Every year, more than 3 million children witness domestic violence. According to Ms. Lasoki-Nepa, for every five NYC Administration for Children cases referred to Fortune, at least three are domestic violence related. A wide number of literature indicates that children exposed to domestic violence may experience a wide range of difficulties. “Often times, a child will play at least one role, victim, perpetrator or both”, she said

The trauma of child abuse has many developmental sequela most notably in terms of increased risk of victimization and perpetration of abuse within adult intimate relationships. Social learning theory argues that behaviors are learned by modeling the observed behaviors, attitudes and emotional reactions of others. Julio Vasquez, a Counselor at Fortune’s Family Services Program adds, “A lot of family violence that we see here at Fortune is carried from generation to generation”.

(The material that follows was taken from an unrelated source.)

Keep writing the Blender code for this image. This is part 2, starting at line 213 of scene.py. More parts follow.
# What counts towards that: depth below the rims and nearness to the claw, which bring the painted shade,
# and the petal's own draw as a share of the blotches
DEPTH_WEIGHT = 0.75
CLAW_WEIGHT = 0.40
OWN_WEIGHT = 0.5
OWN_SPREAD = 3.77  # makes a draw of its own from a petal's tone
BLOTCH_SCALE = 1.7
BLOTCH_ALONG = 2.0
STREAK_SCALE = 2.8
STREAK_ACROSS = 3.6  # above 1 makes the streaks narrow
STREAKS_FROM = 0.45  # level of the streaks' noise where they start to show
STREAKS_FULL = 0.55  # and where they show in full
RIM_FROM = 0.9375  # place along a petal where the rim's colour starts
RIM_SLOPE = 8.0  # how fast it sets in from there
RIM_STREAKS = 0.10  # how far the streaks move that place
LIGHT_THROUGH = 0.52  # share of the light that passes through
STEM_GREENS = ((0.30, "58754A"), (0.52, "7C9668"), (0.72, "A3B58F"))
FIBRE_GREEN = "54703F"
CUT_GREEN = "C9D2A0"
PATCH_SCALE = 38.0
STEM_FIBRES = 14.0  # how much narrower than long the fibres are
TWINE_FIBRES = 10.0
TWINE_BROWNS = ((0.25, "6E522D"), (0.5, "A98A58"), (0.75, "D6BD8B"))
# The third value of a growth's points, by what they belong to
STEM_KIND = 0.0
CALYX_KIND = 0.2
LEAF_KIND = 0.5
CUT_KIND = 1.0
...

Clearly, domestic violence has become a societal epidemic and the effects are harsh and deep-rooted. Fortune advocates for those who have been impacted by providing housing, counseling services and a host of classes and programs designed to promote healthy family relationships. Further developing its mission on building lives and promoting personal growth. Ms. Lasoki-Nepa, a long-time advocate around domestic violence issues observed that of the mainly female clients that are sent to safe havens, some have achieved success stories and have gained safety, self-sufficiency and self-worth after years of constant abuse. However, there are others that have been so deeply psychologically and emotionally affected by abuse that they return to their abusers. Ms. Lasoki-Nepa, herself a survivor of domestic violence, says, “ Working in domestic violence is not easy, and for me this is bittersweet.”